:: Aim of the task ::
Copy out precisely the lines beginning at the line that contains "attach(obj, body)" and ending at the line that contains "obj.data.set_sharp_from_angle(angle=math.radians(angle))", including both.
##### Data shown #####
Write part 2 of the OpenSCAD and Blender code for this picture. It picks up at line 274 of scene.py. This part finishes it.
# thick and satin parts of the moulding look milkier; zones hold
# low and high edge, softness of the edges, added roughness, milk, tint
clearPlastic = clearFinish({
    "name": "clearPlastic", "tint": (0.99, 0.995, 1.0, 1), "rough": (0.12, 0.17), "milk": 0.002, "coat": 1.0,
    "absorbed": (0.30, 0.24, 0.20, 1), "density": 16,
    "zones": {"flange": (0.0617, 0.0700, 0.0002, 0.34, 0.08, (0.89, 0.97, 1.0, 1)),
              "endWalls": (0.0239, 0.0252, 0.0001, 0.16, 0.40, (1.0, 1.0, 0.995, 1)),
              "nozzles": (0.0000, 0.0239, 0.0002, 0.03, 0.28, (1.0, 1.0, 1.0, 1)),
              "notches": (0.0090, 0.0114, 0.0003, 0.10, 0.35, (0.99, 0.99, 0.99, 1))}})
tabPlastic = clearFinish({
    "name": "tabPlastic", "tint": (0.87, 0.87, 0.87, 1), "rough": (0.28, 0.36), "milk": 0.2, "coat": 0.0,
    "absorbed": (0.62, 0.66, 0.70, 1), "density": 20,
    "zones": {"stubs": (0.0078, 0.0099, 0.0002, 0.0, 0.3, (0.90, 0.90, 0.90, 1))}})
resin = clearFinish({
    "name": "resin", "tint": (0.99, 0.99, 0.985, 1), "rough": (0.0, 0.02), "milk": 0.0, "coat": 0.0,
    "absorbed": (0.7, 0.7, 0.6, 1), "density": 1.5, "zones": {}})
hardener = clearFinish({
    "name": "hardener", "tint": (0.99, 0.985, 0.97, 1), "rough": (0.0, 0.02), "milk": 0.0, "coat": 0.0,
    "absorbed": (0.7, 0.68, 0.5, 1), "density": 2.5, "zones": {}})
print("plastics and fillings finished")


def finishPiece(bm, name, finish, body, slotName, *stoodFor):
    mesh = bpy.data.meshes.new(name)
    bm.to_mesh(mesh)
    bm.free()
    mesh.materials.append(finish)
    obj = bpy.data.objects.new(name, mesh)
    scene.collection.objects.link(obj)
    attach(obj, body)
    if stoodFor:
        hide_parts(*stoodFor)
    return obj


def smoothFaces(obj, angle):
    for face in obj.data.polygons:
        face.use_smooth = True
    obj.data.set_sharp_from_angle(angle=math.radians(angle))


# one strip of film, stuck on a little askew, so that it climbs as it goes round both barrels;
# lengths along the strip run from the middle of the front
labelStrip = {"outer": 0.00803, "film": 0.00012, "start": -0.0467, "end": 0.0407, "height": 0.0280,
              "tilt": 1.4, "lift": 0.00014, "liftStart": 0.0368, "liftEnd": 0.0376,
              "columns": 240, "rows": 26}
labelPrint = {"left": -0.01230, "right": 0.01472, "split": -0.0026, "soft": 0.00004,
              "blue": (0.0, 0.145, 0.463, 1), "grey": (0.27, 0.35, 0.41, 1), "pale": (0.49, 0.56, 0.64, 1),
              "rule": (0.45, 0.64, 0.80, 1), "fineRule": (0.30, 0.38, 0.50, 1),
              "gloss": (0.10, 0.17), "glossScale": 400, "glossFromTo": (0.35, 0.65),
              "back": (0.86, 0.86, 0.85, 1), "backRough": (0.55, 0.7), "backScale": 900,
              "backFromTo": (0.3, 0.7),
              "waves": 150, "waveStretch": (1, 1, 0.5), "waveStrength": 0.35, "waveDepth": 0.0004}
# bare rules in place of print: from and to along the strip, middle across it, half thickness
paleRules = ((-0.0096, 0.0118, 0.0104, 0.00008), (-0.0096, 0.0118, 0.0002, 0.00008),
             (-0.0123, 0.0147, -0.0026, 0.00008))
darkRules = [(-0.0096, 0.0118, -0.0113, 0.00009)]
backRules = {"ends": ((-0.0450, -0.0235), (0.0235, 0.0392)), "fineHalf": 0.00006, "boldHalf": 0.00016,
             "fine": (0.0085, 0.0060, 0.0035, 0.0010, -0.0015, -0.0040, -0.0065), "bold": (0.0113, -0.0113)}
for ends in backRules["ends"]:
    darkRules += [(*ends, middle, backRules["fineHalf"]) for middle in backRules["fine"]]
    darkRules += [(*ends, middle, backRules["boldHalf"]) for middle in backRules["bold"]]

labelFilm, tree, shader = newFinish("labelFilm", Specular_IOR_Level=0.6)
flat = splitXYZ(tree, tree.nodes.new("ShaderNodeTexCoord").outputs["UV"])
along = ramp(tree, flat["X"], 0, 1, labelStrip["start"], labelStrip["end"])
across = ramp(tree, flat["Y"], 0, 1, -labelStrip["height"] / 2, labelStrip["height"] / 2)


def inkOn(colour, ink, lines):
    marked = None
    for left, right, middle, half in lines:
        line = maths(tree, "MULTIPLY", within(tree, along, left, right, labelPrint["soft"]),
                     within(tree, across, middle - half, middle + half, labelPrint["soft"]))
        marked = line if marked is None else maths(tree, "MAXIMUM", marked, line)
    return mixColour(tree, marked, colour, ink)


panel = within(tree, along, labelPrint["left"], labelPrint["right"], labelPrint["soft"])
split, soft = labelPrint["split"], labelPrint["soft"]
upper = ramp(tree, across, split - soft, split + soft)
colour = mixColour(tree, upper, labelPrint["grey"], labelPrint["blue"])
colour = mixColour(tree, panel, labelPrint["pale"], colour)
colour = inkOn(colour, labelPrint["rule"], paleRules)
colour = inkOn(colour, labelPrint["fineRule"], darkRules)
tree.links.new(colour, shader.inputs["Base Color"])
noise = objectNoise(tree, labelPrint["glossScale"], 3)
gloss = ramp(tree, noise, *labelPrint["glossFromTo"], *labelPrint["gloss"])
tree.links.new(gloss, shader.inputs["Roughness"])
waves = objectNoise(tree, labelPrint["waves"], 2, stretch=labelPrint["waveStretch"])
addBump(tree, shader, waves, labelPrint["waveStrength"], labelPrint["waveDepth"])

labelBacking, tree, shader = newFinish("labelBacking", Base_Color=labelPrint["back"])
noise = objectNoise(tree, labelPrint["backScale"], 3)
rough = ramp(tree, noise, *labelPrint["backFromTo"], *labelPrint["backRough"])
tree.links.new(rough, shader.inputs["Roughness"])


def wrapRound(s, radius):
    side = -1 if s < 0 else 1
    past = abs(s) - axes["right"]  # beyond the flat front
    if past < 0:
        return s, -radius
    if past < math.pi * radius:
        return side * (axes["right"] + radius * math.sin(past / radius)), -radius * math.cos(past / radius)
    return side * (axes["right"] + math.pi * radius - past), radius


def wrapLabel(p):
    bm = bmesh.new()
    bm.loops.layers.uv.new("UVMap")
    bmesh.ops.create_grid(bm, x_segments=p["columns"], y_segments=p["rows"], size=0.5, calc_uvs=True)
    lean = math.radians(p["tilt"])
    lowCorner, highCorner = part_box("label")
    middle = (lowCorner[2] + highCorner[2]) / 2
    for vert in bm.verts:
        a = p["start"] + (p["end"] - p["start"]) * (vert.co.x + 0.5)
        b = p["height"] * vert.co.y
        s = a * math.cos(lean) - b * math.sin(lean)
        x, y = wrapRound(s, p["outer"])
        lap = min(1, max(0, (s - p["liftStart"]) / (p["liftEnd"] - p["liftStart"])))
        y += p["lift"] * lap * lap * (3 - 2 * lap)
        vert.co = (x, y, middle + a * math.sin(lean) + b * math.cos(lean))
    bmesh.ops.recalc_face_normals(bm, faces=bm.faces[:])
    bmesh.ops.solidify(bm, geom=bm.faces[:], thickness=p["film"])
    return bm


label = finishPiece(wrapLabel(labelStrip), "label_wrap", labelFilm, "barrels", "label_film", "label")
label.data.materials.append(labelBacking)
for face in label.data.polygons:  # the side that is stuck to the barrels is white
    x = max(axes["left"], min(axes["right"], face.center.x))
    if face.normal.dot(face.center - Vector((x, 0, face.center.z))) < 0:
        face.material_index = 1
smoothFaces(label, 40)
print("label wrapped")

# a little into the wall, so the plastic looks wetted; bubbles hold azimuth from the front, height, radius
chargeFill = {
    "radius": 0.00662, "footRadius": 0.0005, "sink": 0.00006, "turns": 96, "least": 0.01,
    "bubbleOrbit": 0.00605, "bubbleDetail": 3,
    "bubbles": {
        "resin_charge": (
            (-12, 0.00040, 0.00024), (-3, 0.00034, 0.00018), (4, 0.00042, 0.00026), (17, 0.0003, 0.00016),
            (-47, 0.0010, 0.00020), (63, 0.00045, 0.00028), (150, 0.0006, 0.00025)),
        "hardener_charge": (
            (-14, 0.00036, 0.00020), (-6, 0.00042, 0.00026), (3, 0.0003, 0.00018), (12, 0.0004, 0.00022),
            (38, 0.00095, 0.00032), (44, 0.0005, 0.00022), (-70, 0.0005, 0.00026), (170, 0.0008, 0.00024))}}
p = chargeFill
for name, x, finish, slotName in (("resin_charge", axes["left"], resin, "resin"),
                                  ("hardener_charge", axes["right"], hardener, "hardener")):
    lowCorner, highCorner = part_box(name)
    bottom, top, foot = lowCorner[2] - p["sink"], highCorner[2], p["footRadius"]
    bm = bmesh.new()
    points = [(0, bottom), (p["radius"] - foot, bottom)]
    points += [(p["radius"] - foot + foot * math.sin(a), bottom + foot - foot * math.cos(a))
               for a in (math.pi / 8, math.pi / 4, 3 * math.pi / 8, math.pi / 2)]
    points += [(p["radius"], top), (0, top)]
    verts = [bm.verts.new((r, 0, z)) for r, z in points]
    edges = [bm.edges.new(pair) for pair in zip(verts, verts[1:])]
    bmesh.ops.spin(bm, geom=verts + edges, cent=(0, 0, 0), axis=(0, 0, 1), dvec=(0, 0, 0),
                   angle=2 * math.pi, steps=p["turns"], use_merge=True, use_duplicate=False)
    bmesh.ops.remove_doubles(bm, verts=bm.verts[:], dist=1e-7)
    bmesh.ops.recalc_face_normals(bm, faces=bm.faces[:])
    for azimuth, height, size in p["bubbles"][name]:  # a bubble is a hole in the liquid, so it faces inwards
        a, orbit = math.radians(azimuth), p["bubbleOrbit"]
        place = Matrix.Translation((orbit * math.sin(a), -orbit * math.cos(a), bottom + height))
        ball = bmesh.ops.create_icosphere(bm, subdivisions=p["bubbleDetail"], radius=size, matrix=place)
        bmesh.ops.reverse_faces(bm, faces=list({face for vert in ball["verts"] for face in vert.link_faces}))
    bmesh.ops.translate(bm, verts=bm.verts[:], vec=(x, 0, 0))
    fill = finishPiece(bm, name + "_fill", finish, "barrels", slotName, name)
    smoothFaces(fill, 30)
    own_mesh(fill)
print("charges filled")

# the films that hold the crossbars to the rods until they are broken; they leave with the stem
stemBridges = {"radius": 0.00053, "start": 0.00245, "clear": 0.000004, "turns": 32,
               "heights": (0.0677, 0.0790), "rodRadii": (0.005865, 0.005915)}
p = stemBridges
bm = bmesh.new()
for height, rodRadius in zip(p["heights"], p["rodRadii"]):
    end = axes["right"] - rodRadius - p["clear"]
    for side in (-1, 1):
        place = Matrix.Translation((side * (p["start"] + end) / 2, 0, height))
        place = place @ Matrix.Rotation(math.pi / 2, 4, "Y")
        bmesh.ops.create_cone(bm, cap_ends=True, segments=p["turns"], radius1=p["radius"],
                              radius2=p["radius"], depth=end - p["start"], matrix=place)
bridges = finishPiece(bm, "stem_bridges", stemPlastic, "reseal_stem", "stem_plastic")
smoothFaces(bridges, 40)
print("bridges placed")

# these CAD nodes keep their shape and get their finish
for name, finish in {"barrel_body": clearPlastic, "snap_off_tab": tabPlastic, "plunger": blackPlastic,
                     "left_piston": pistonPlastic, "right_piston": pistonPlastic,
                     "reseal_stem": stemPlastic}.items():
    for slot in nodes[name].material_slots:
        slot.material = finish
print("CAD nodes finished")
#####
:: Result ::
    attach(obj, body)
    if stoodFor:
        hide_parts(*stoodFor)
    return obj


def smoothFaces(obj, angle):
    for face in obj.data.polygons:
        face.use_smooth = True
    obj.data.set_sharp_from_angle(angle=math.radians(angle))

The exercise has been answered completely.